Review of the Annual Papplewick Lecture

Water- A Victorian Vision, Today’s Reality

Review by Rosamund Aubrey, University of Nottingham

We know the Earth as the blue planet, that beautiful image from space, where we see the majority of our world is water; but we forget that water, our staff of life, is a precious resource. Lord Deben, who gave the second Papplewick lecture, is Chair of the Committee on Climate Change and as John Selwyn Gummer, Secretary of State for the Environment 1993-97, has a distinguished environmental record. He gave an interesting, amusing and challenging lecture with the title, ‘Water: A Victorian Vision, Today’s Reality’. The Victorians, he said, got things done and they had imagination, ‘the rarest of all virtues,’ they were able to imagine great things and achieved them. One achievement was bringing safe, clean drinking water to everyone; it was democratisation, making water available to all. But the Victorians also controlled and Papplewick Pumping Station combined imagination and control. They named and tried to make the world comprehensible, but with that came control including control of natural resources.

Lord Deben challenged our current thinking about water. Is it wrong, he asked, to suggest there may be better ways to make water available to all in a way very different to those imaginative Victorians? And would they provide water in the same way now when we know there is a world shortage of water? He thought not. Only 6% of water is used for human consumption, so why do we supply the other 94% to drinking water quality? We think of water as free, but it is a valuable resource, expensive to clean and distribute. Why do we consider different models are unacceptable, surely making clean, safe water available is a priority without necessarily building a developed world distribution network for example.

Businesses are doing the imaginative thinking on water today; for businesses water is not free and he gave Coca Cola as an example. Executives overlaid a map of where Coke is produced with a map of where there is a shortage of water - and they matched.

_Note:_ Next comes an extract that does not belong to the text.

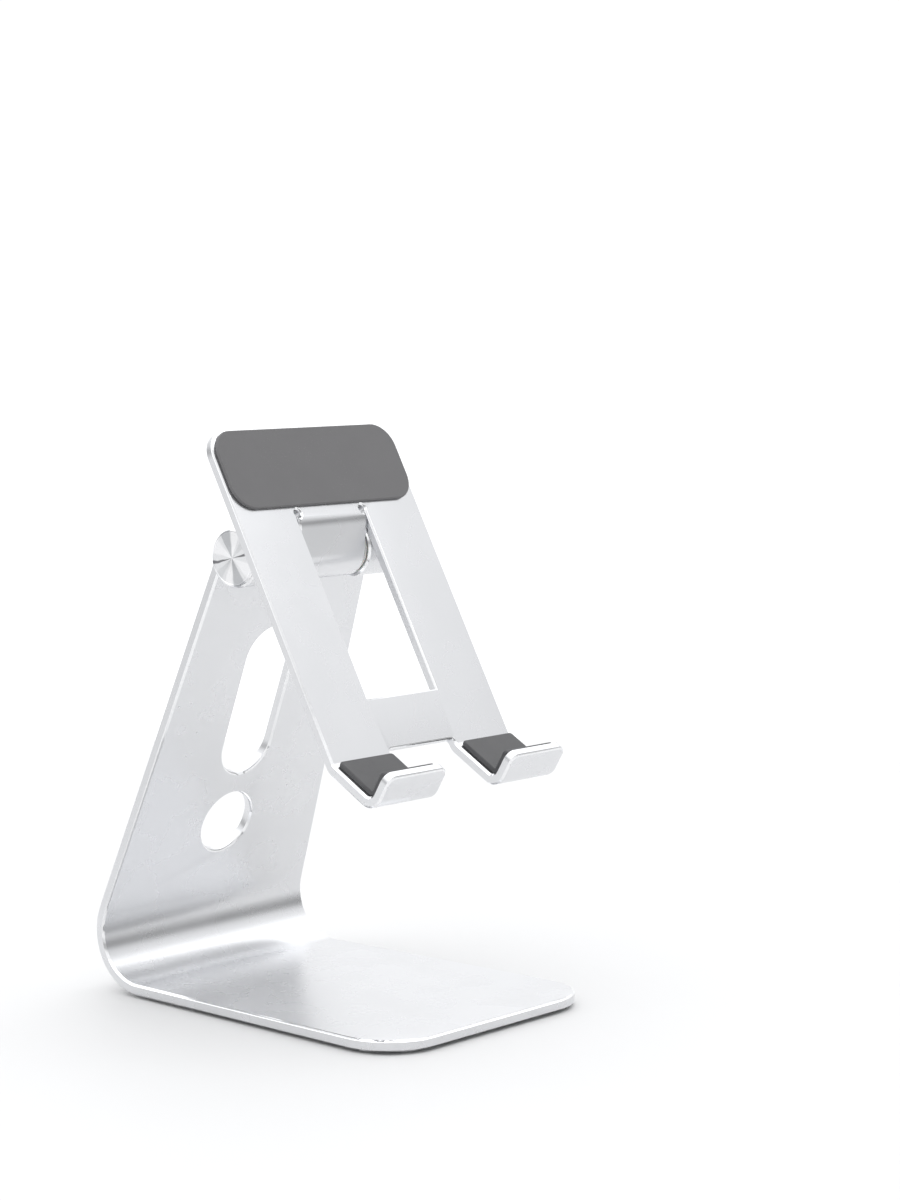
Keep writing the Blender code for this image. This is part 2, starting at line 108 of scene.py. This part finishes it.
# The cap's painted reflection fans, light and dark wedges painted into its colour in place of the spun
# face's highlights: middle, half width and softness in degrees, and colour.
CAP_PAINTED_REFLECTION_FANS = (
    (72, 13, 5, (0.50, 0.51, 0.525)),
    (104, 9, 6, (0.95, 0.95, 0.955)),
    (28, 11, 9, (0.93, 0.93, 0.94)),
    (-10, 2, 3, (0.16, 0.16, 0.17)),
    (-42, 6, 8, (0.68, 0.69, 0.70)),
)
CAP_CIRCLE_PITCH = 0.28 * MM

FLOOR_RADIUS = 0.6
# The room's brightness: below, then each step up to the next level, from height to height (1 is overhead).
ROOM_BELOW = 1.0
ROOM_STEPS = ((-0.06, 0.08, 0.78), (0.32, 0.44, 1.06), (0.57, 0.64, 1.72))
# Soft round cards and flags: where they lie, where they end and are full in degrees, and their strength.
LOW_FLAG = ((0.74, -0.66, -0.10), 30, 12, -0.24)
FRONT_FLAG = ((0.0, -0.64, 0.77), 38, 20, -0.75)
REAR_CARD = ((0.71, 0.67, 0.24), 45, 20, 0.28)
# A low band of the wall is dimmer on three sides.
BAND_BOTTOM = (0.12, 0.17)
BAND_TOP = (0.36, 0.30)
BAND_SIDES = ((0.70, -0.70, 0.0), (-0.80, 0.60, 0.0), (-0.45, -0.90, 0.0))
BAND_END, BAND_FULL, BAND_FLAG = 52, 38, -0.30
GROUND_SEEN = 1.05
LAMP_STRENGTH = 0.25
LAMP_SPREAD = 35
LAMP_SHINES = (-0.35, 0.25, -1.0)

LENS = 88.35
HEADING, DIP, ROLL = (math.radians(angle) for angle in (48.97, 6.07, 0.26))
CAMERA_FROM_REAR = Vector((-0.7427, -0.7684, 0.2490))


# ---------------------------------------------------------------- node trees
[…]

It used to take 12 litres of water to make a litre of Coke, now it takes one and a half litres. Fifteen years ago, a discussion on water was not acceptable because to suggest that Coke is mainly water meant it was not worth very much. Now the value of water is recognised, both to business efficiency and what water conservations mean to communities, water sustainability takes precedence. 

Lord Deben emphasised the respect in which Victorian engineers and scientists were held and compared it to today. He was particularly exercised by public acceptance of climate deniers with no scientific background being given the same credence as those with the expertise and knowledge. He mentioned one such denier who ‘may be an expert in the marital affairs of pheasants, and nothing wrong in that, I shoot and eat pheasants and we shouldn’t shoot things we don’t eat,’ but for this person to be seen to be debating climate change on an equal footing with scientists, was Lord Deben seemed to imply, a failure of society to engage with science. A subject close to the Science, Technology and Society Priority Group’s’ raison d’être.

It was easy to see why he was described as the “best Environment Secretary we’ve ever had” by Friends of the Earth, which welcomed his appointment as Chair of the Committee on Climate Change. Lord Deben saw no reason why those who use a lot of water, for swimming pools for example, should not pay a higher rate for their water use. He emphasised again and again the democratic principle of drinking water for all at an affordable price and challenged us to be imaginative. He also urged his audience to shun the hair shirt of environmentalism. We live in exciting times with possibilities limited by our imagination. Climate change is a challenge, but a challenge to do things differently and make a difference to the many millions who live in poverty without access to clean, safe water.